Ma insomma, diciamolo.
Cerchiamo di avere il dannato coraggio di affermarlo senza giri di parole.
“Martini shot” non è un titolo, ma IL TITOLO per un raccolta di otto colpi di pistola narrativi: breve, perfetto nella sua rappresentazione di quei piccoli sorsi di bellezza lessicale ai quali Pelecanos ci ha abituato.
Contrariamente al sapore vellutato del vermouth creato a Torino da Luigi Rossi richiamato nel titolo, i racconti di Washington retrogustano di amaro, di aspro, come una sigaretta nazionale che ci rinsecchisce la gola già alla prima boccata.

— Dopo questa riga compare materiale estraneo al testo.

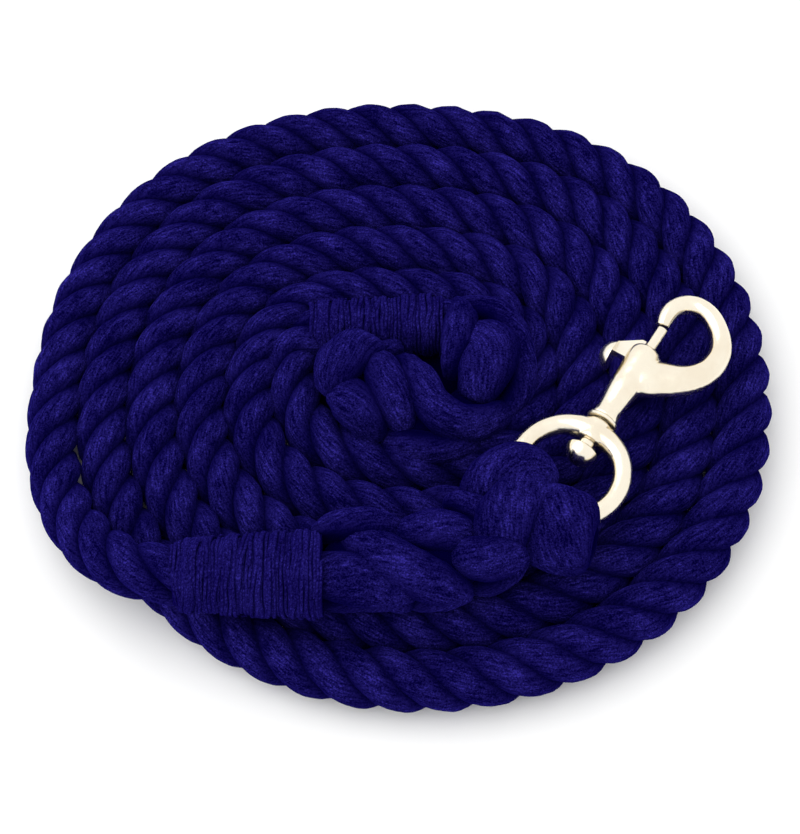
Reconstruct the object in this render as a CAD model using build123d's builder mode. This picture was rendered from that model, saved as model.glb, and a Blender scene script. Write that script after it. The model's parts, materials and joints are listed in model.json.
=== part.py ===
"""Horse lead rope: a coiled three-strand rope with an eye splice at one end and a back splice at the other,
and a swivel bolt snap in the eye. Millimetres, +Z up, resting on the plane z = 0."""

from build123d import *
import math
import os

os.makedirs("parts", exist_ok=True)

# ---------------------------------------------------------------- driving dimensions
ROPE_D = 19.0                       # three-quarter inch laid cotton
ROPE_R = ROPE_D / 2
CLEAR = 0.3                         # gap between pieces that move past each other

# coil: an oval spiral, wound clockwise from its left side inwards
COIL_HALF_WIDTH = 133.9             # centreline of the outer turn, along X
COIL_HALF_DEPTH = 128.3             # the same, along Y
PITCH_X, PITCH_Y = 19.0, 20.25      # how much each half shrinks in one turn
COIL_X, COIL_Y = 5.4, -5.7          # centre of the outer turn
DRIFT_X, DRIFT_Y = -0.7, 1.25       # how far the centre wanders in one turn
CORNER_BACK, CORNER_FRONT = 5.0, 1.0  # how much fuller than an ellipse the diagonals are
COIL_START = -0.015                 # in turns; 0 is the left side
OUTLINE_POINTS = 28
NEST_X, NEST_Y, NEST_RX, NEST_RY = 8.0, 2.5, 41.0, 35.5  # hollow in the middle, where the tail lies

# stretch that comes out of the snap end's whipping and down to the coil
LEAD_ROUTE = [
    (-60.0, -87.5, 34.9), (-83.5, -87.0, 32.5), (-103.0, -77.5, 25.0),
    (-117.5, -60.5, 17.5), (-126.3, -40.0, 11.8), (-129.6, -18.3, 9.6),
]

# snap end: whipping over the tapered end of the splice, then the eye
WHIP_LEFT, WHIP_RIGHT = (-79.6, -87.5, 34.5), (-25.5, -87.5, 35.6)
WHIP_R_LEFT, WHIP_R_RIGHT = 12.4, 16.0
TWINE = 2.0                         # thickness of one layer of whipping twine
EYE_SECTIONS = [                    # x, y, heading in degrees, half width, half height
    (-25.5, -87.5, 0.0, 16.6, 15.0),
    (0.0, -85.3, 8.0, 17.4, 14.8),
    (21.0, -79.0, 23.0, 19.0, 14.8),
    (37.5, -70.0, 37.0, 22.4, 14.8),
    (48.6, -61.4, 50.0, 25.0, 14.6),
]
EYE_Z = 34.4
EYE_MOUTH_HALF = (23.0, 12.6)       # half width and half height where the eye ends inside the ring
EYE_MOUTH_U = -3.5                  # that end, from the ring's centre along the snap
EYE_TUCKS = {                       # tucked strand ends that stand proud of the splice
    "eye_tuck_rear": [(2.0, -72.5, 43.5), (12.5, -72.5, 45.0), (21.0, -77.0, 43.5)],
    "eye_tuck_front": [(21.0, -84.0, 44.0), (31.0, -87.0, 43.0), (40.0, -87.0, 40.0)],
    "eye_tuck_side": [(14.0, -62.5, 38.0), (22.0, -61.0, 41.0), (29.0, -66.0, 44.0)],
}
TUCK_R = 6.5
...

Eh si, perché l’Autore ama celare ombre e oscurità dietro ad una facciata luminosa, a tratti hollywoodiana, dei suoi personaggi, affondando le mani in quegli strati sociali più difficili e problematici, ai quali riesce ad attingere con abile capacità, così come nel mondo carcerario precedentemente dipinto in “L’uomo che amava i libri”.
L’empatica narrazione di Pelecanos è il suo punto di forza, perché consente all’Autore di passare dalla affabilità della luce hollywoodiana alla partecipe complicità nei confronti dei personaggi più difficili e delicati nella loro estrema umanità, complice la peculiare e secca traduzione di Giovanni Zucca, del tutto antitetica ai lemmi lirici ai quali ci ha abituati nel tradurre il Tintin di Hergé.
Società Editrice Milanese propone un volume di rara bellezza, che occhieggia dagli scaffali con un’immagine retrò che guarda alle atmosfere pulp della miglior Sin City di Frank Miller.
Ma prima di principiare la lettura, e dopo aver lasciato il soggiorno in penombra, mettete su “Low man’s Lyric” dei Metallica.